Sunday, July 17, 2005

COULD BE IMPORTANT.....

Archaeologists and antiquity experts are kicking up their heels and dancing the hullabaloo with excitement. They are standing on street corners and shouting “hosanna” to annoyed Japanese tourists just trying to take pictures of each other sticking their tongues out. These scholars are throwing hors d’oeuvres at one another and screaming, “I’m not it.”

A secret encounter with a Bedouin ex-hockey player in a desert valley led to the discovery of two fragments from a nearly 2,000-year-old-parachment scroll that he happened to be selling out of the back of his camel. This is the first such finding in decades an Israeli archaeologist claimed. The excited archaeologist then popped a pig-in-the-blanket into his mouth and started doing pinwheels.

The finding has given rise to hope that the Judean Desert may yield even more treasures than last year’s discovery that Irving Berlin was a Jewish section of Germany. The two small pieces of brown animal skin, inscribed in Hebrew with verses from the Book of Leviticus, are from “refugee” caves in Nachal Arugot, a canyon near the Dead Sea where Jews hid from the Romans and their aunt Ida in the second century. The pieces of brown animal’s skin also had a “Kosher for Purim” stamp signed by a defrocked Rabbi.
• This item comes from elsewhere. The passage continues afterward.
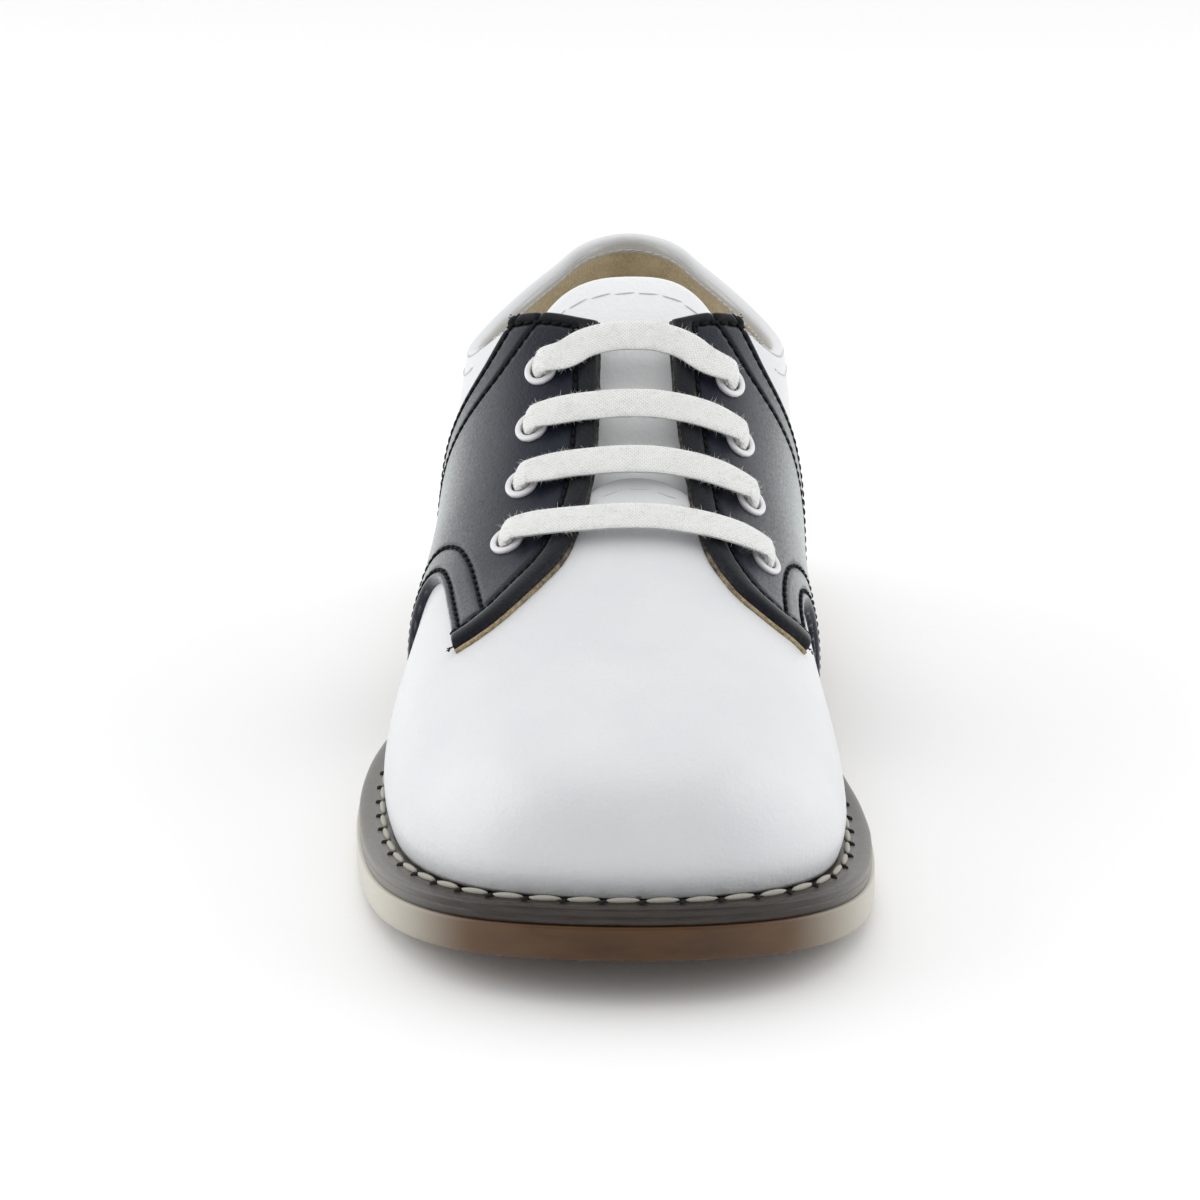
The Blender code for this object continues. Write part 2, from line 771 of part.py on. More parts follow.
def make_insole(collection, material):
    """A plate inside the upper's bottom edge, a little clear of its wall."""
    inset = UPPER_WALL + FEATHER_TUCK + 2 * GAP
    halves = {}
    for side in (LATERAL, MEDIAL):
        ys, xs = [], []
        for i in range(121):
            row = HEEL_ROW * i / 120
            nx, ny = plan_normal(row, side)
            ys.append(LAST["along"](row) * LAST_LENGTH - ny * inset)
            xs.append(ridge_offset(row) + side * half_width(row, side) - nx * inset)
        halves[side] = (ys, xs)
    count = 48
    low, high = halves[LATERAL][0][0], halves[LATERAL][0][-1]
    sections = []
    for k in range(count + 1):
        y = low + (high - low) * (1 - math.cos(math.pi * k / count)) / 2
        left = float(np.interp(y, *halves[LATERAL]))
        right = float(np.interp(y, *halves[MEDIAL]))
        top, bottom = insole_top(y), insole_bottom(y)
        sections.append([(left, y, top), (left, y, bottom), (right, y, bottom), (right, y, top)])
    points = [p for section in sections for p in section]
    return mesh_object("insole", points, loft(sections, closed=True), collection, material, smooth=False)


def make_eyelets(collection, material):
    """Flanged rings, turned, each seated on the saddle with its barrel through saddle and upper."""
    seat = 2 * GAP + SADDLE_THICKNESS
    hole = EYELET_HOLE_RADIUS
    barrel = hole + EYELET_BARREL_WALL
    rim = barrel + EYELET_FLANGE_WIDTH
    top = seat + EYELET_FLANGE_HEIGHT
    profile = (
        (hole, -UPPER_WALL),
        (barrel, -UPPER_WALL),
        (barrel, seat),
        (rim, seat),
        (rim - 0.1 * MM, top - 0.2 * MM),
        (barrel, top),
        (hole, top - 0.3 * MM),
    )
    mesh = bpy.data.meshes.new("eyelet")
    edges = [(k, (k + 1) % len(profile)) for k in range(len(profile))]
    mesh.from_pydata([(r, 0, z) for r, z in profile], edges, [])
    mesh.materials.append(material)
    number = 0
    for side in (LATERAL, MEDIAL):
        for along, across in eyelet_places(side):
            number += 1
            eyelet = bpy.data.objects.new(f"eyelet_{number}", mesh.copy())
            collection.objects.link(eyelet)
            point, normal, _, _ = surface_frame(along, across)
            eyelet.location = placed(point)
            eyelet.rotation_mode = "QUATERNION"
            eyelet.rotation_quaternion = normal.to_track_quat("Z", "Y")
            turn = eyelet.modifiers.new("turn", "SCREW")
            turn.axis = "Z"
            turn.angle = 2 * math.pi
            turn.steps = turn.render_steps = 12
            turn.use_merge_vertices = True
            turn.merge_threshold = 1e-6
            turn.use_normal_flip = True


def lace_rings():
    """The lace's sections in order: centre, width direction, half width and half thickness."""
    flat, thin = LACE_WIDTH / 2, LACE_THICKNESS / 2
    narrow = LACE_RUN_WIDTH / 2
    tight = EYELET_HOLE_RADIUS - 1.5 * GAP
    above = 2 * GAP + SADDLE_THICKNESS + EYELET_FLANGE_HEIGHT
    rings = []

    def hole(along, across, way, heel_way):
        """From the bar's end down through an eyelet to the start of the run under the facing."""
        point, normal, heelward, medial = surface_frame(along, across)
        inwards = medial * (-1 if across > 0 else 1)
        part = []
        for degrees in (90, 60, 30):
            turn = math.radians(degrees)
            grow = math.sin(turn)
            centre = point + inwards * LACE_BEND * (1 - math.cos(turn))
            centre = centre + normal * (above - 0.8 * MM + LACE_BEND * math.sin(turn))
            width = tight + (flat - tight) * grow**2 * 0.8
            part.append((centre, heelward, width, tight + (thin - tight) * grow))
        steps = 4
        for k in range(steps):
            drop = above - 0.8 * MM - (above + UPPER_WALL - 1.0 * MM) * k / (steps - 1)
            turn = math.radians(90 * k / (steps - 1))
            hint = heelward * math.cos(turn) + medial * math.sin(turn)
            part.append((point + normal * drop, hint, tight, tight))
        if heel_way:
            bottom = -UPPER_WALL + 0.2 * MM
            for degrees in (30, 60, 90):
                turn = math.radians(degrees)
                centre = point + heelward * heel_way * LACE_BEND * (1 - math.cos(turn))
                centre = centre + normal * (bottom - LACE_BEND * math.sin(turn))
                grow = math.sin(turn)
                width = tight + (narrow - tight) * grow
                part.append((centre, medial, width, tight + (thin - tight) * grow))
        else:
            part.append((point - normal * (UPPER_WALL + 0.6 * MM), medial, tight, tight))
        rings.extend(part if way > 0 else part[::-1])

    def bar(number, direction):
        """Across the tongue, from facing to facing."""
        count = 8
        along, reach, bow = EYELET_TABLE[number]
        span = reach * BALL_HALF_WIDTH - LACE_BEND - 2.2 * MM
        for k in range(count + 1):
            across = direction * span * (2 * k / count - 1)
            near = abs(across) / span
            point, normal, heelward, _ = surface_frame(along + bow * (1 - near**2), across)
            lift = 2 * GAP + SADDLE_THICKNESS + thin + 0.7 * MM * smooth_step((near - 0.55) / 0.45)
            rings.append((point + normal * lift, heelward, flat, thin))

    def run(start, end):
        """Under a facing, between two places given as along and across."""
        depth = UPPER_WALL - 0.2 * MM + LACE_BEND
        for k in range(1, 4):
            along = start[0] + (end[0] - start[0]) * k / 4
            across = start[1] + (end[1] - start[1]) * k / 4
            point, normal, _, medial = surface_frame(along, across)
            rings.append((point - normal * depth, medial, narrow, thin))

    left = list(eyelet_places(LATERAL))
    right = list(eyelet_places(MEDIAL))
    beside = LACE_RUN_WIDTH + 2.5 * GAP
    top, bottom = left[3], left[0]
    depth = UPPER_WALL - 0.2 * MM + LACE_BEND
    for share in (0.94, 0.76, 0.58, 0.40, 0.24):
        along = bottom[0] + (top[0] - bottom[0]) * share
        across = bottom[1] + (top[1] - bottom[1]) * share - beside * smooth_step(share / 0.36)
        point, normal, _, medial = surface_frame(along, across)
        rings.append((point - normal * depth, medial, narrow, thin))

    hole(*left[0], -1, 1)
    bar(0, 1)
    hole(*right[0], 1, 1)
    run(right[0], right[1])
    hole(*right[1], -1, -1)
    bar(1, -1)
    hole(*left[1], 1, 1)
    run(left[1], left[2])
    hole(*left[2], -1, -1)
    bar(2, 1)
    hole(*right[2], 1, 1)
    run(right[2], right[3])
    hole(*right[3], -1, -1)
    bar(3, -1)
    hole(*left[3], 1, 0)
    return rings


def make_lace(collection, material):
    """One flat lace: four bars over the tongue, joined through the eyelets and under the facings."""
    rings = lace_rings()
    corners = 8
    sections = []
    before = None
    for i, (centre, hint, width, thickness) in enumerate(rings):
        tangent = rings[min(i + 1, len(rings) - 1)][0] - rings[max(i - 1, 0)][0]
        tangent.normalize()
        across = hint - tangent * hint.dot(tangent)
        across.normalize()
        if before is not None and across.dot(before) < 0:
            across = -across
        before = across
        upright = tangent.cross(across)
        section = []
        for k in range(corners):
            turn = 2 * math.pi * (k + 0.5) / corners
            a = math.copysign(abs(math.cos(turn)) ** 0.8, math.cos(turn))
            b = math.copysign(abs(math.sin(turn)) ** 0.8, math.sin(turn))
            section.append(centre + across * width * a + upright * thickness * b)
        sections.append(section)
    points = [p for section in sections for p in section]
    faces = loft(sections, closed=True)
    faces.append(tuple(range(corners)))
    faces.append(tuple(len(points) - 1 - k for k in range(corners)))
    return mesh_object("lace", points, faces, collection, material)


def build():
    clear_scene()
    shoe = new_collection("saddle_shoe")
    cutters = new_collection("cutters")
    white = new_material("white_leather", (0.80, 0.81, 0.82), 0.42)
    navy = new_material("navy_leather", (0.020, 0.024, 0.042), 0.48)
    tongue = new_material("tongue_leather", (0.78, 0.79, 0.80), 0.50)
    lining = new_material("lining_leather", (0.52, 0.40, 0.23), 0.85)
    welt = new_material("dark_welt", (0.045, 0.034, 0.028), 0.55)
    gum = new_material("gum_rubber", (0.24, 0.15, 0.09), 0.30)
    plastic = new_material("white_plastic", (0.85, 0.85, 0.86), 0.35)
    cotton = new_material("white_cotton", (0.84, 0.84, 0.83), 0.90)
    collar = collar_cutter(cutters)
    slot = slot_cutter(cutters)
    holes = {side: eyelet_cutter(side, cutters) for side in (LATERAL, MEDIAL)}
    make_upper(shoe, white, [collar, slot, holes[LATERAL], holes[MEDIAL]])
    for side in (LATERAL, MEDIAL):
        make_saddle(side, shoe, navy, collar, holes[side], cutters)
    make_tongue(shoe, tongue)
    make_insole(shoe, lining)
    make_soles(shoe, welt, gum)
    make_eyelets(shoe, plastic)
    make_lace(shoe, cotton)


build()
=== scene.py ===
"""The looks of a child's right saddle oxford: leathers, threads, lace, welt and rubber sole.

Every visible piece follows the same last as the shoe's solids: cross-sections from toe to heel, each half
of a section a superellipse from the feather edge, where upper meets sole, to the ridge on top. A place on
the last is a row (a place in LAST_TABLE), a side and a climb from the feather edge (0) to the ridge (1).
"""

import math

import bmesh
import bpy
import numpy as np
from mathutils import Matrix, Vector


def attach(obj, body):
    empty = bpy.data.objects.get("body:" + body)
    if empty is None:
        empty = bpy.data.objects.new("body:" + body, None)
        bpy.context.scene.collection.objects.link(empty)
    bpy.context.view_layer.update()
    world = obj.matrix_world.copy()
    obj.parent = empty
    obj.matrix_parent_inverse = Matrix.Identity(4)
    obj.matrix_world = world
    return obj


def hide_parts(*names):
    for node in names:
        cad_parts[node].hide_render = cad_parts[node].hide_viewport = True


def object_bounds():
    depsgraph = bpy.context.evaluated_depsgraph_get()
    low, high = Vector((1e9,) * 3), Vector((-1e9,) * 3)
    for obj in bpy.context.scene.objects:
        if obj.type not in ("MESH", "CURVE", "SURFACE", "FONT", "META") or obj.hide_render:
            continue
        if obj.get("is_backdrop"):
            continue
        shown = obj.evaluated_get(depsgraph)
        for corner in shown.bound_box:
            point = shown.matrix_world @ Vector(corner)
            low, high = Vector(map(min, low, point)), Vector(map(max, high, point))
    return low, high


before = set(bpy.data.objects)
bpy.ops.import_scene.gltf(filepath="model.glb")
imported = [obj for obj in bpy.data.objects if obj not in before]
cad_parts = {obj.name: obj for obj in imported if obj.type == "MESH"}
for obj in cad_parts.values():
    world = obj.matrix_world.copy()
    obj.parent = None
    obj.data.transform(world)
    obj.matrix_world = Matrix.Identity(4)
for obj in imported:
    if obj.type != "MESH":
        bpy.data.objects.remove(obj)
CAD_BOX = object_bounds()

MM = 0.001
LATERAL, MEDIAL = -1, 1
SIDES = {LATERAL: "lateral", MEDIAL: "medial"}

# Sizes of the last and of the pieces on it, as in the part's source.
LAST_LENGTH = 177.0 * MM
BALL_HALF_WIDTH = 35.0 * MM
INSTEP_RISE = 60.0 * MM
HEEL_LIFT = 7.0 * MM
TOE_SPRING = 7.0 * MM
FEATHER_TUCK = 1.2 * MM
FEATHER_TUCK_HEIGHT = 6.0 * MM
HEEL_BULGE = 2.6 * MM
HEEL_LEAN = 3.2 * MM
COLLAR_HEIGHT = 49.0 * MM
MARGIN_TOE = 4.2 * MM
MARGIN_BALL = 4.0 * MM
MARGIN_WAIST = 2.1 * MM
MARGIN_HEEL = 2.8 * MM
MIDSOLE_THICKNESS = 2.8 * MM
OUTSOLE_THICKNESS = 5.0 * MM
HEEL_BREAST_RUN = 1.8 * MM
GAP = 0.3 * MM
UPPER_WALL = 1.7 * MM
SADDLE_THICKNESS = 1.3 * MM
THROAT_OVERHANG = 0.6 * MM
TONGUE_THICKNESS = 1.5 * MM
TONGUE_CLEARANCE = 1.5 * MM
EYELET_HOLE_RADIUS = 1.75 * MM
EYELET_BARREL_WALL = 0.35 * MM
EYELET_FLANGE_WIDTH = 0.65 * MM
EYELET_FLANGE_HEIGHT = 0.6 * MM
LACE_WIDTH = 5.4 * MM
LACE_THICKNESS = 1.1 * MM
LACE_RUN_WIDTH = 2.9 * MM
LACE_BEND = 1.8 * MM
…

The scrolls are being tested by Israel’s Antiquities Authority. Recently, several relics bearing inscriptions, including a burial box purporting to belong to Jesus’ brother James and Jesus’ own skate key, were revealed as modern forgeries. “No scrolls have been found in the Judean Desert” in decades. “The common belief has been that there’s nothing left to find there.” Biblical scholar Steven Pfann said, “What’s interesting and exciting is that this is a new discovery and is the first time we’ve seen anything from the south since the 1960s. Besides, a boxed-set of Hee-Haw reruns.”

The finding constitutes the 15th scroll fragments found in the area from the same period of the Jewish “Bar Kochba” revolt against the Romans, and the first to be discovered with verses from Leviticus. The Dead Sea Scrolls were written by the Esseness and punched up by Neil Simon. The Esseness, were a monastic sect seen by some as a direct line between Judaism and early Christianity. The scrolls comprise more than 1,000 ancient tracts found a half century ago in the caves above Qumran in the West Bank, one of the most significant discoveries in the Holy Land.

There are some archaeologist skeptics who doubt the authenticity of the new find. They point out that attached to the two fragments was an Ice Capades ticket. Let’s all hold our breaths.